WRITTEN TASK => Write the listing out again, all of it, word for word.

SOURCE DATA =>
>> start

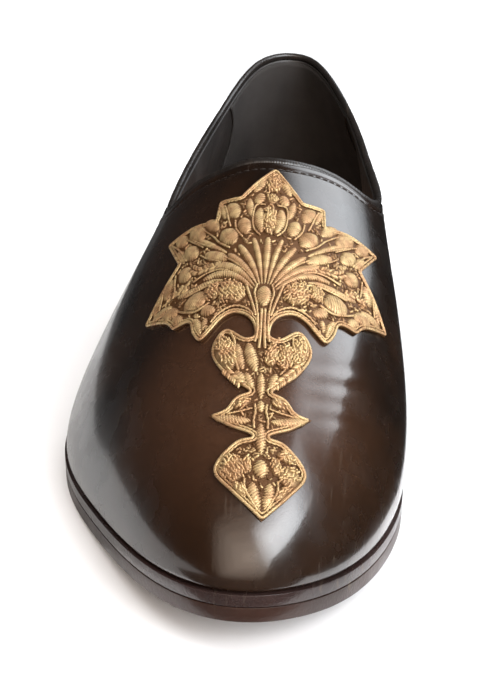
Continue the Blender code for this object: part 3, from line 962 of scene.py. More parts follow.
# A pad is a swelling along a spine, so wide to each side and so high, covered with satin or with chips.
Pad = namedtuple("Pad", "name side width rise cover spine")
PADS = (
    Pad("top leaf, middle", "middle", 2.55, 1.0, "chips", ((2.2, 0), (6.4, 0), (10.4, 0))),
    Pad("top leaf, side", "both", 1.65, 0.8, "satin", ((4.2, 2.5), (7.2, 3.8), (10.4, 5.2))),
    Pad("top leaf, foot", "middle", 1.9, 0.9, "chips", ((10.8, 0), (12.8, 0), (15.2, 0))),
    Pad("top leaf, foot side", "both", 1.8, 0.9, "satin", ((10.9, 3.2), (12.8, 3.4), (15.2, 4.2))),
    Pad("tulip, middle", "middle", 2.2, 1.4, "chips", ((16.2, 0), (21.6, 0), (27.8, 0))),
    Pad("tulip, side", "both", 1.8, 1.3, "satin", ((17.0, 2.9), (21.6, 3.0), (27.0, 2.0))),
    Pad("petal by the tulip", "both", 1.3, 0.9, "satin", ((12.6, 6.4), (16.2, 6.0), (20.6, 5.0))),
    Pad("round bud, inner", "both", 2.2, 1.45, "satin", ((20.4, 7.8), (23.6, 7.0), (27.2, 6.0))),
    Pad("round bud, outer", "both", 2.8, 1.5, "satin", ((22.8, 13.6), (26.4, 11.2), (29.8, 9.2))),
    Pad("spike, leaf", "both", 2.2, 1.0, "satin", ((12.4, 12.8), (15.6, 11.0), (19.6, 9.4))),
    Pad("spike, edge leaf", "both", 1.2, 0.9, "satin", ((11.2, 15.2), (14.0, 14.3), (18.0, 13.2))),
    Pad("side lobe, upper leaf", "both", 1.9, 0.9, "satin", ((14.2, 20.6), (17.6, 17.6), (21.4, 15.2))),
    Pad("side lobe, long leaf", "both", 2.8, 1.2, "satin", ((12.8, 26.2), (16.8, 23.4), (21.2, 20.2))),
    Pad("side lobe, tip leaf", "both", 2.2, 1.1, "satin", ((11.2, 32.6), (14.2, 30.0), (17.4, 27.4))),
    Pad("side lobe, bright bud", "both", 2.45, 1.35, "satin", ((19.8, 27.0), (23.2, 24.8), (27.0, 22.0))),
    Pad("side lobe, edge leaf", "both", 1.55, 0.9, "satin", ((17.4, 31.2), (20.6, 29.2), (24.4, 27.2))),
    Pad("rib's leaf", "both", 1.9, 1.2, "satin", ((28.0, 18.9), (31.0, 15.8), (35.2, 11.0))),
    Pad("wing, inner bud", "both", 2.55, 1.25, "satin", ((27.6, 27.6), (30.6, 26.0), (33.8, 23.6))),
    Pad("wing, upper leaf", "both", 2.7, 1.0, "satin", ((27.6, 32.0), (30.6, 32.4), (34.4, 32.8))),
    Pad("wing, edge leaf", "both", 1.55, 0.9, "satin", ((31.0, 35.2), (34.0, 36.6), (36.6, 37.8))),
    Pad("wing, tip leaf", "both", 1.8, 1.0, "satin", ((37.2, 38.2), (38.4, 34.4), (39.8, 29.6))),
    Pad("wing, golden leaf", "both", 2.3, 1.2, "satin", ((40.6, 33.6), (42.4, 30.0), (44.6, 26.8))),
    Pad("wing, low leaf", "both", 1.65, 1.0, "satin", ((45.0, 28.8), (46.8, 26.8), (49.0, 24.6))),
    Pad("wing, oval", "both", 3.7, 1.5, "satin", ((43.4, 24.2), (45.4, 20.4), (47.6, 16.8))),
    Pad("wing, round bud", "both", 2.45, 1.3, "chips", ((42.4, 14.0), (45.2, 14.4), (48.4, 13.4))),
    Pad("wing, bud by the stem", "both", 3.45, 1.5, "chips", ((43.8, 11.2), (48.0, 8.9), (52.4, 6.4))),
    Pad("wing, lowest bud", "both", 1.9, 1.1, "satin", ((49.4, 17.6), (51.4, 15.8), (53.2, 13.4))),
    Pad("curl, edge leaf", "both", 1.2, 1.0, "satin", ((51.4, 20.2), (54.6, 18.6), (58.8, 17.4))),
    Pad("curl, inner leaf", "both", 1.1, 0.9, "satin", ((53.6, 16.2), (55.6, 16.4), (57.8, 16.6))),
    Pad("stem's bud", "middle", 2.3, 1.35, "satin", ((47.4, 0), (50.6, 0), (54.8, 0))),
    Pad("cup, long oval", "outer", 3.05, 1.45, "chips", ((63.0, 10.9), (68.6, 9.7), (75.2, 7.2))),
    Pad("cup, thin leaf", "outer", 1.5, 1.0, "satin", ((67.0, 6.3), (71.2, 5.9), (75.8, 4.6))),
    Pad("cup, leaf by the stem", "outer", 1.8, 1.1, "satin", ((67.2, 3.5), (71.8, 2.7), (76.8, 1.3))),
    Pad("cup, side oval", "inner", 2.7, 1.25, "chips", ((62.8, 9.8), (67.2, 10.0), (73.0, 8.6))),
    Pad("cup, middle bud", "inner", 2.4, 1.3, "chips", ((66.4, 6.0), (70.0, 6.2), (75.4, 5.2))),
    Pad("cup, round bud", "inner", 2.0, 1.4, "chips", ((67.4, 3.0), (71.2, 2.6), (75.2, 2.0))),
    Pad("cup, foot leaf", "both", 1.3, 1.0, "satin", ((76.8, 3.9), (79.2, 3.1), (82.2, 2.1))),
    Pad("cup, foot of the stem", "middle", 1.25, 1.15, "satin", ((77.0, 0), (80.6, 0), (85.2, 0))),
    Pad("cup, low leaf", "outer", 1.5, 0.95, "satin", ((75.8, 6.4), (78.0, 5.4), (80.4, 4.0))),
    Pad("leaf pair, middle bud", "middle", 1.2, 1.1, "satin", ((85.6, 0), (87.2, 0), (89.2, 0))),
    Pad("leaf pair, upper leaf", "both", 1.7, 1.15, "chips", ((85.2, 2.4), (85.9, 4.4), (87.2, 6.8))),
    Pad("leaf pair, lower leaf", "both", 1.5, 1.1, "satin", ((91.6, 2.3), (91.0, 6.2), (88.6, 11.6))),
    Pad("neck", "middle", 1.5, 1.25, "satin", ((92.2, 0), (96.4, 0), (101.2, 0))),
    Pad("spade, large oval", "outer", 3.2, 1.35, "chips", ((100.4, 8.2), (103.8, 7.0), (107.8, 5.2))),
    Pad("spade, upper bud", "inner", 1.8, 1.1, "chips", ((100.6, 9.0), (100.5, 6.6), (100.5, 3.6))),
    Pad("spade, small oval", "inner", 2.9, 1.3, "chips", ((103.4, 9.0), (105.4, 7.2), (108.2, 5.0))),
    Pad("spade, middle bud", "middle", 2.1, 1.2, "satin", ((102.4, 0), (104.8, 0), (107.4, 0))),
    Pad("spade, leaf by the bud", "both", 1.3, 1.0, "chips", ((101.2, 3.0), (103.6, 3.6), (106.4, 3.2))),
    Pad("spade, low leaf", "both", 1.4, 1.0, "chips", ((107.6, 7.0), (109.8, 5.3), (112.4, 3.4))),
    Pad("spade, tip leaf", "both", 1.6, 1.0, "satin", ((108.2, 2.1), (111.6, 1.8), (115.4, 0.6))),
)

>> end

ANSWER TO THE TASK =>
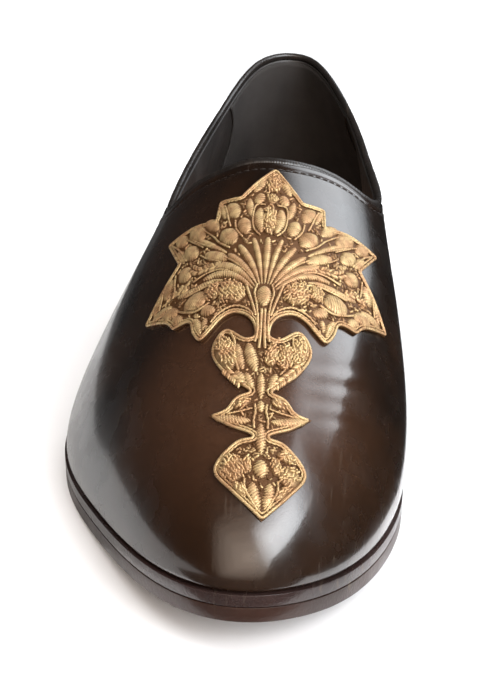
Continue the Blender code for this object: part 3, from line 962 of scene.py. More parts follow.
# A pad is a swelling along a spine, so wide to each side and so high, covered with satin or with chips.
Pad = namedtuple("Pad", "name side width rise cover spine")
PADS = (
    Pad("top leaf, middle", "middle", 2.55, 1.0, "chips", ((2.2, 0), (6.4, 0), (10.4, 0))),
    Pad("top leaf, side", "both", 1.65, 0.8, "satin", ((4.2, 2.5), (7.2, 3.8), (10.4, 5.2))),
    Pad("top leaf, foot", "middle", 1.9, 0.9, "chips", ((10.8, 0), (12.8, 0), (15.2, 0))),
    Pad("top leaf, foot side", "both", 1.8, 0.9, "satin", ((10.9, 3.2), (12.8, 3.4), (15.2, 4.2))),
    Pad("tulip, middle", "middle", 2.2, 1.4, "chips", ((16.2, 0), (21.6, 0), (27.8, 0))),
    Pad("tulip, side", "both", 1.8, 1.3, "satin", ((17.0, 2.9), (21.6, 3.0), (27.0, 2.0))),
    Pad("petal by the tulip", "both", 1.3, 0.9, "satin", ((12.6, 6.4), (16.2, 6.0), (20.6, 5.0))),
    Pad("round bud, inner", "both", 2.2, 1.45, "satin", ((20.4, 7.8), (23.6, 7.0), (27.2, 6.0))),
    Pad("round bud, outer", "both", 2.8, 1.5, "satin", ((22.8, 13.6), (26.4, 11.2), (29.8, 9.2))),
    Pad("spike, leaf", "both", 2.2, 1.0, "satin", ((12.4, 12.8), (15.6, 11.0), (19.6, 9.4))),
    Pad("spike, edge leaf", "both", 1.2, 0.9, "satin", ((11.2, 15.2), (14.0, 14.3), (18.0, 13.2))),
    Pad("side lobe, upper leaf", "both", 1.9, 0.9, "satin", ((14.2, 20.6), (17.6, 17.6), (21.4, 15.2))),
    Pad("side lobe, long leaf", "both", 2.8, 1.2, "satin", ((12.8, 26.2), (16.8, 23.4), (21.2, 20.2))),
    Pad("side lobe, tip leaf", "both", 2.2, 1.1, "satin", ((11.2, 32.6), (14.2, 30.0), (17.4, 27.4))),
    Pad("side lobe, bright bud", "both", 2.45, 1.35, "satin", ((19.8, 27.0), (23.2, 24.8), (27.0, 22.0))),
    Pad("side lobe, edge leaf", "both", 1.55, 0.9, "satin", ((17.4, 31.2), (20.6, 29.2), (24.4, 27.2))),
    Pad("rib's leaf", "both", 1.9, 1.2, "satin", ((28.0, 18.9), (31.0, 15.8), (35.2, 11.0))),
    Pad("wing, inner bud", "both", 2.55, 1.25, "satin", ((27.6, 27.6), (30.6, 26.0), (33.8, 23.6))),
    Pad("wing, upper leaf", "both", 2.7, 1.0, "satin", ((27.6, 32.0), (30.6, 32.4), (34.4, 32.8))),
    Pad("wing, edge leaf", "both", 1.55, 0.9, "satin", ((31.0, 35.2), (34.0, 36.6), (36.6, 37.8))),
    Pad("wing, tip leaf", "both", 1.8, 1.0, "satin", ((37.2, 38.2), (38.4, 34.4), (39.8, 29.6))),
    Pad("wing, golden leaf", "both", 2.3, 1.2, "satin", ((40.6, 33.6), (42.4, 30.0), (44.6, 26.8))),
    Pad("wing, low leaf", "both", 1.65, 1.0, "satin", ((45.0, 28.8), (46.8, 26.8), (49.0, 24.6))),
    Pad("wing, oval", "both", 3.7, 1.5, "satin", ((43.4, 24.2), (45.4, 20.4), (47.6, 16.8))),
    Pad("wing, round bud", "both", 2.45, 1.3, "chips", ((42.4, 14.0), (45.2, 14.4), (48.4, 13.4))),
    Pad("wing, bud by the stem", "both", 3.45, 1.5, "chips", ((43.8, 11.2), (48.0, 8.9), (52.4, 6.4))),
    Pad("wing, lowest bud", "both", 1.9, 1.1, "satin", ((49.4, 17.6), (51.4, 15.8), (53.2, 13.4))),
    Pad("curl, edge leaf", "both", 1.2, 1.0, "satin", ((51.4, 20.2), (54.6, 18.6), (58.8, 17.4))),
    Pad("curl, inner leaf", "both", 1.1, 0.9, "satin", ((53.6, 16.2), (55.6, 16.4), (57.8, 16.6))),
    Pad("stem's bud", "middle", 2.3, 1.35, "satin", ((47.4, 0), (50.6, 0), (54.8, 0))),
    Pad("cup, long oval", "outer", 3.05, 1.45, "chips", ((63.0, 10.9), (68.6, 9.7), (75.2, 7.2))),
    Pad("cup, thin leaf", "outer", 1.5, 1.0, "satin", ((67.0, 6.3), (71.2, 5.9), (75.8, 4.6))),
    Pad("cup, leaf by the stem", "outer", 1.8, 1.1, "satin", ((67.2, 3.5), (71.8, 2.7), (76.8, 1.3))),
    Pad("cup, side oval", "inner", 2.7, 1.25, "chips", ((62.8, 9.8), (67.2, 10.0), (73.0, 8.6))),
    Pad("cup, middle bud", "inner", 2.4, 1.3, "chips", ((66.4, 6.0), (70.0, 6.2), (75.4, 5.2))),
    Pad("cup, round bud", "inner", 2.0, 1.4, "chips", ((67.4, 3.0), (71.2, 2.6), (75.2, 2.0))),
    Pad("cup, foot leaf", "both", 1.3, 1.0, "satin", ((76.8, 3.9), (79.2, 3.1), (82.2, 2.1))),
    Pad("cup, foot of the stem", "middle", 1.25, 1.15, "satin", ((77.0, 0), (80.6, 0), (85.2, 0))),
    Pad("cup, low leaf", "outer", 1.5, 0.95, "satin", ((75.8, 6.4), (78.0, 5.4), (80.4, 4.0))),
    Pad("leaf pair, middle bud", "middle", 1.2, 1.1, "satin", ((85.6, 0), (87.2, 0), (89.2, 0))),
    Pad("leaf pair, upper leaf", "both", 1.7, 1.15, "chips", ((85.2, 2.4), (85.9, 4.4), (87.2, 6.8))),
    Pad("leaf pair, lower leaf", "both", 1.5, 1.1, "satin", ((91.6, 2.3), (91.0, 6.2), (88.6, 11.6))),
    Pad("neck", "middle", 1.5, 1.25, "satin", ((92.2, 0), (96.4, 0), (101.2, 0))),
    Pad("spade, large oval", "outer", 3.2, 1.35, "chips", ((100.4, 8.2), (103.8, 7.0), (107.8, 5.2))),
    Pad("spade, upper bud", "inner", 1.8, 1.1, "chips", ((100.6, 9.0), (100.5, 6.6), (100.5, 3.6))),
    Pad("spade, small oval", "inner", 2.9, 1.3, "chips", ((103.4, 9.0), (105.4, 7.2), (108.2, 5.0))),
    Pad("spade, middle bud", "middle", 2.1, 1.2, "satin", ((102.4, 0), (104.8, 0), (107.4, 0))),
    Pad("spade, leaf by the bud", "both", 1.3, 1.0, "chips", ((101.2, 3.0), (103.6, 3.6), (106.4, 3.2))),
    Pad("spade, low leaf", "both", 1.4, 1.0, "chips", ((107.6, 7.0), (109.8, 5.3), (112.4, 3.4))),
    Pad("spade, tip leaf", "both", 1.6, 1.0, "satin", ((108.2, 2.1), (111.6, 1.8), (115.4, 0.6))),
)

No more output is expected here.